Beteiligen am Pilotprojekt Elektromobilität wollen sich Marktleugast, Himmelkron, Presseck, Untersteinach, Stadtsteinach, Marktschorgast, Thurnau und Mainleus. Öffentliche Ladestellen bestehen bereits in Kulmbach, in Mainleus und in Himmelkron.

Aktuell sind 23 Elektroautos und 133 Hybridfahrzeuge im Landkreis Kulmbach zugelassen (bei 48.025 Zulassungen). Im Januar waren es noch 21 Elektroautos, im Juni 2015 lediglich 14.

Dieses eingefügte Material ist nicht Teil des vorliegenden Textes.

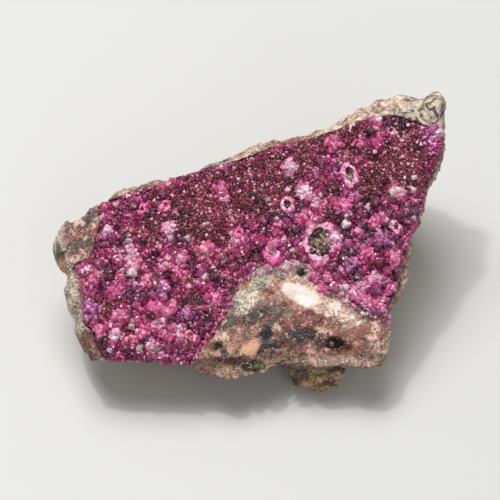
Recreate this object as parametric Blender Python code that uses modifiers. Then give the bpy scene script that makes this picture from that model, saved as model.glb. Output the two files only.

Der Landkreis Bayreutharbeitet noch an einem Förderkonzept für Elektromobilität. Im August 2015 wurden dafür Fördermittel beantragt. Laut Pressesprecher Michael Benz soll systematisch ein "nachhaltiges und klimafreundliches Mobilitätskonzept" erarbeitet werden, das zum Beispiel den ÖPNV, die Radwege und das Car-Sharing einbezieht.

Derzeit gebe es sechs öffentlich zugängliche Ladestationen im Landkreis, wovon zwei Privatleuten gehörten: in Ahorntal, Gefrees, Pegnitz, Bindlach, Pottenstein und Weidenberg. Im Landkreis sind derzeit 53 Elektrofahrzeuge zugelassen und 128 Hybrid-Fahrzeuge.